We see no conflict in the instructions. Number 2 relates to the issue of fact as to whether appellant and appellee entered into an oral lease in August, 1925, for the farm for the year of 1926, and number 6 relates to the issue of fact as to whether appellant and appellee entered into an oral lease for the farm for -two years, 1925 and 1926, when he moved on the place. The court told the jury in the two instructions, when read together, that, if they should find that the contract was made in August, 1925, for the use of the farm for 1926, it would be a valid contract, whereas, if made for the years 1925 and 1926, at the time he moved on the place, it would be void under the statute of frauds. There is no inconsistency whatever in the instructions.

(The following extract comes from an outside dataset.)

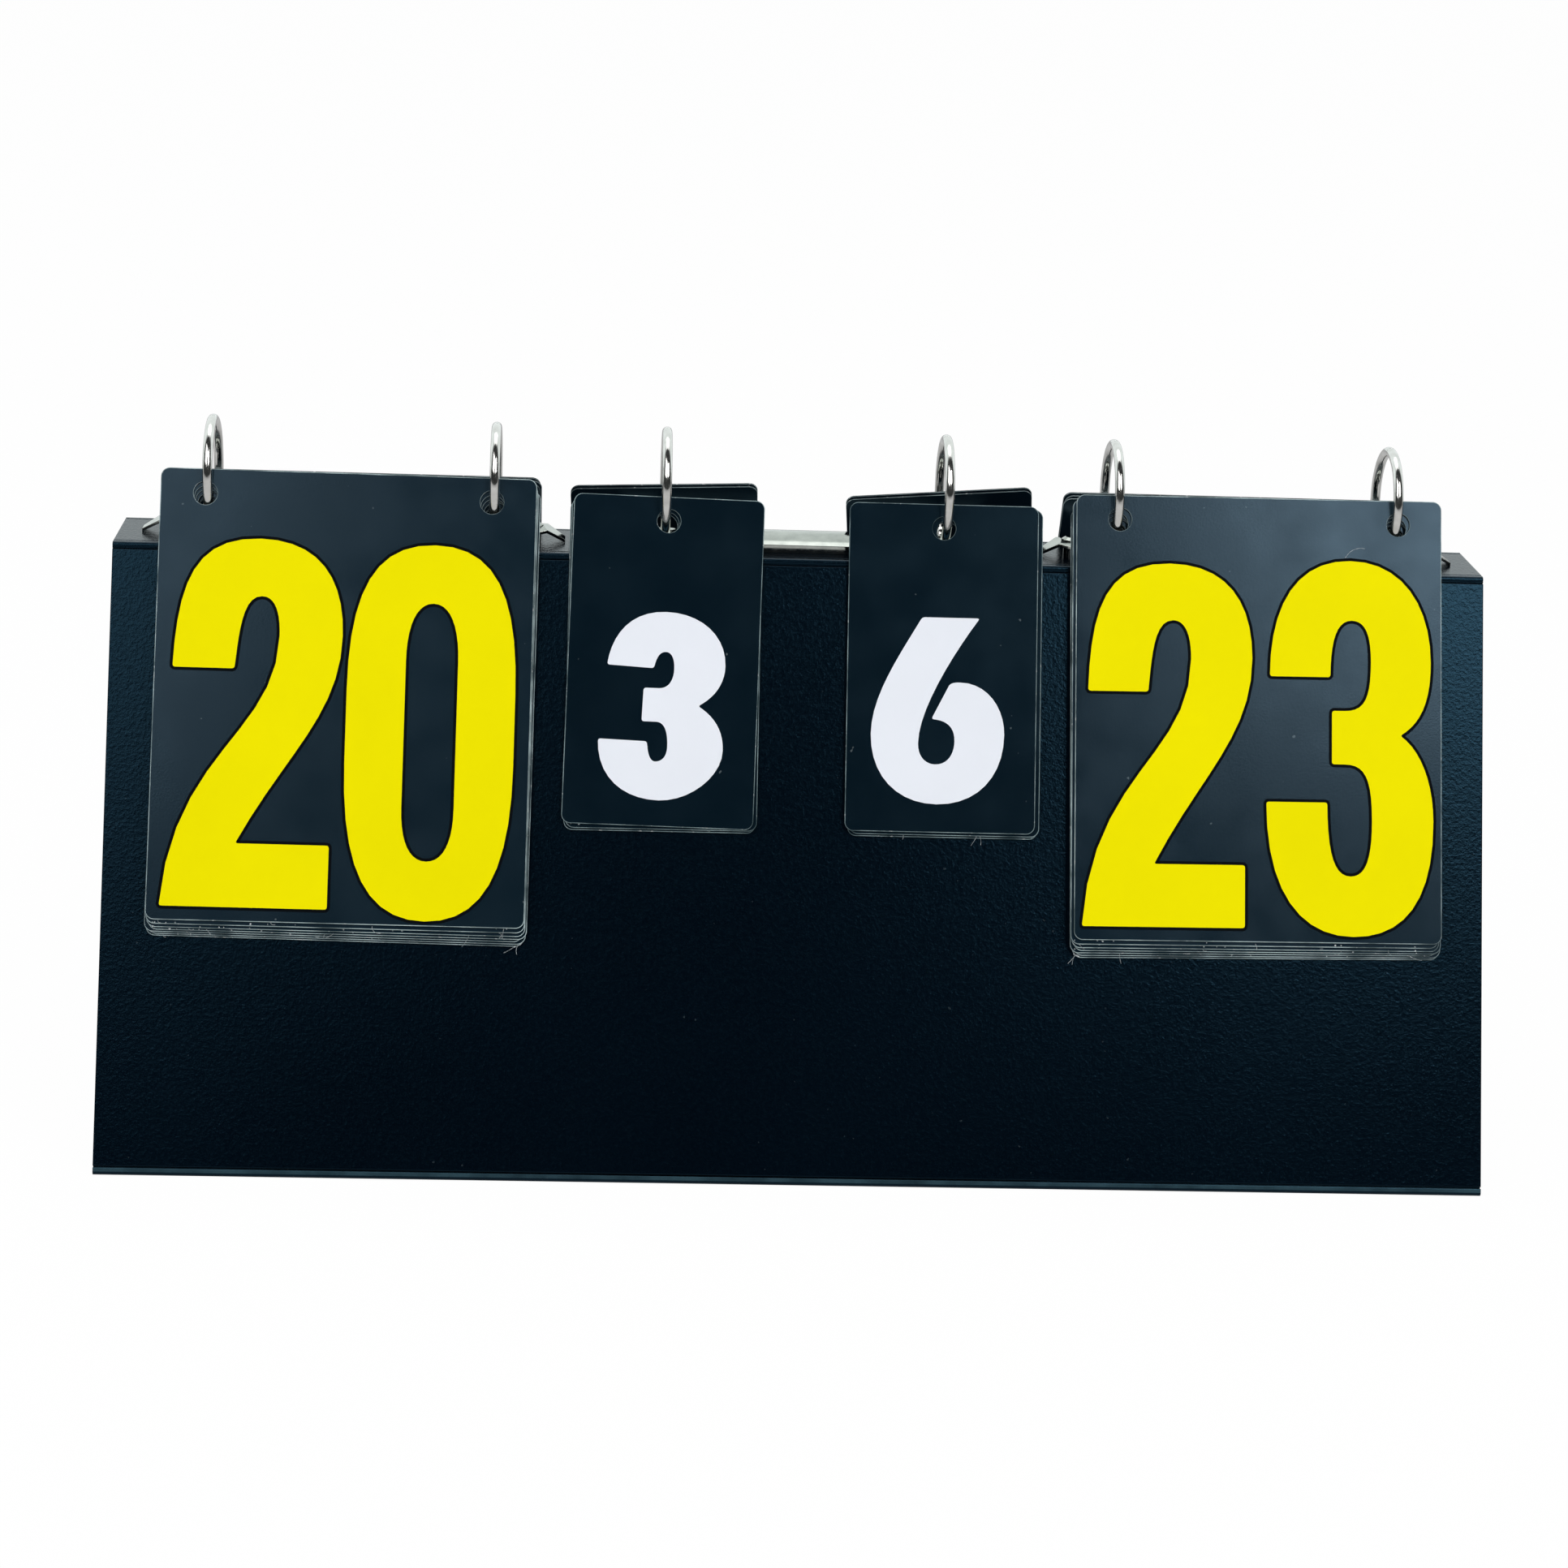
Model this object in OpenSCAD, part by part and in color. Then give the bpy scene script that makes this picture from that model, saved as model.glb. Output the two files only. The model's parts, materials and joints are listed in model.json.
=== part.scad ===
// Tabletop flip scoreboard: a folding sheet case that stands as an A-frame,
// three two-ring binder mechanisms on its spine and four stacks of number cards.
// The origin is the middle of the footprint on the table. X runs along the
// spine, the cards that are read face -Y, and Z is up. Lengths are millimetres.

/* [Case] */
// Length of the case along its spine
case_w = 390; // [380:1:460]
// Height of a panel along its slope, from hinge to hinge
panel_h = 175; // [160:1:220]
// Depth of the spine between its two hinge lines
spine_d = 28; // [27:0.5:36]
// Thickness of the plastic sheet
sheet_t = 2; // [1.6:0.1:3]
// Lean of each panel from upright, in degrees
lean = 22; // [18:0.5:26]
// Gap between a hinge bead and the sheet that turns about it
hinge_gap = 0.3; // [0.2:0.05:0.5]
// Width of the moulded groove beside a hinge bead
groove_w = 0.5; // [0.3:0.1:0.8]
// Depth of that groove
groove_depth = 0.9; // [0.4:0.1:1.2]

/* [Base flap] */
// How far the base flap stands in from each end of the case
flap_inset = 8; // [4:1:20]
// How far the closing tab stands in from each end of the base flap
tab_inset = 10; // [4:1:30]
// Height of the closing tab along its slope
tab_h = 26; // [22:1:40]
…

Appellant’s next contention for a reversal of the judgment is that the court should have given her request *156 for a peremptory instruction. This insistence is based upon the theory that the undisputed evidence showed that appellee claimed the right to hold the farm by virtue of an oral contract to lease same for two years, 1925 and 1926. The evidence was conflicting upon this point, and appellant was' not entitled to an instructed verdict. The conflict made the issue one for the jury.

Appellant’s next and last contention for a reversal of the judgment is that the instruction as to damages was erroneous. The instruction told the jury that, if they found in favor of appellee, they should assess such damages as they might find from the evidence he had proved as a result of being evicted from the premises. There was testimony to the effect that appellee was compelled to hire two teams for several days and use his own much longer in moving to a place he rented three miles from appellant’s farm. The instruction was not abstract, and, if appellant desired a more definite instruction on the measure of damages, he should have made a request to that effect.

No error appearing, the judgment is affirmed.